2. Techniques commonly used

Technique Usage in This Knowledge Area
Traceability matrix Establish and maintain requirement relationships (§1.1)
Impact analysis Assess effects of proposed changes (§1.4)
MoSCoW prioritization Classify requirements by necessity (§1.3)
Value/effort matrix Compare requirements by return and cost (§1.3)
Kano model Classify requirements by stakeholder delight impact (§1.3)
Story mapping Organize requirements by user journey (§1.3)
Backlog management Maintain requirements in agile contexts (§1.2)
Configuration management Version control for requirements artifacts (§1.2)
Reviews and walkthroughs Validate requirements with stakeholders (§1.5)
Decision analysis Resolve conflicting prioritization inputs (§1.3)

Full technique catalog: techniques/README.md.

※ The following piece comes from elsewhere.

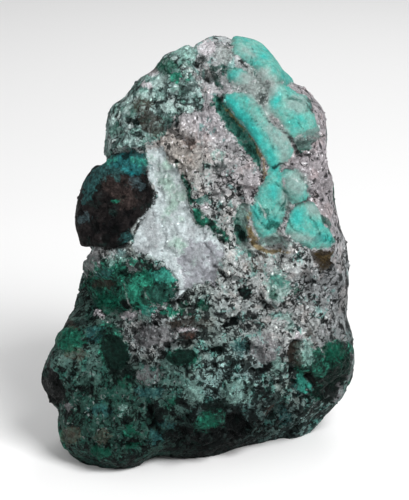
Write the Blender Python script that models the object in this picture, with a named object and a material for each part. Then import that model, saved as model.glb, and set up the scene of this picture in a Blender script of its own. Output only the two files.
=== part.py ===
"""A piece of rough malachite: one stone, a breccia of grey grainy matrix with blue-green chrysocolla
nodules, dark malachite lumps and a pale quartz patch grown into it. It stands on its broad end.

The stone is one solid. Its rounded masses and broken flats are worked out along each direction from
a point inside it. Its edge is then drawn out to the outline that it has from the front, its lumps,
hollows and grooves are raised and sunk, and the whole is made of fewer faces.
Lengths are millimetres until the last step, x to the right, y to the back and z up.
"""

import itertools
import math
from collections import namedtuple

import bmesh
import bpy
import numpy as np

# Driving dimensions
TO_METRES = 0.001
FRONT_FOOT = -20.0  # y of the foot that stands furthest forward
BASE_FLAT = 0.15  # points under this height are put flat on the ground
FACES = 9400  # triangles of the finished solid
CELLS = 80  # squares along each edge of the cube that the directions come from
STRETCH = (1.25, 1.0, 1.7)  # how the directions crowd towards the stone's far ends

# The front drawing: the stone as it looks from in front and a little above
VIEW_RISE = math.radians(18)
VIEW_AWAY = 420.0
VIEW_X = 1.5  # the point of the drawing that the eye looks straight at
VIEW_V = 44.6
LOWEST_V = FRONT_FOOT * math.sin(VIEW_RISE)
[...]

3. Relationship to PDLC and SDLC

RLCM Task PDLC Mapping SDLC Mapping
Trace requirements P3: link requirements to business objectives and success metrics A–B: link requirements to WBS items, tests, design elements
Maintain requirements P5: update requirements based on usage data and feedback A–F: refine stories during sprints, update specs after design decisions
Prioritize requirements P3: prioritize for roadmap and release planning A: prioritize for sprint backlog
Assess changes P5: evaluate new feature requests against current strategy A (iteration): assess impact of mid-sprint scope changes
Approve requirements P3/G3: stakeholder approval for initiative scope B: acceptance criteria approval per story

Connection to spec-driven development

The requirements management practices in this knowledge area complement the spec-driven development methodology in blueprints/sdlc/methodologies/spec-driven-development.md. Spec-driven development emphasizes intent-first specification — writing clear, verifiable specifications before implementation. Requirements Life Cycle Management adds the governance layer: tracing, prioritizing, and maintaining those specifications across their lifetime.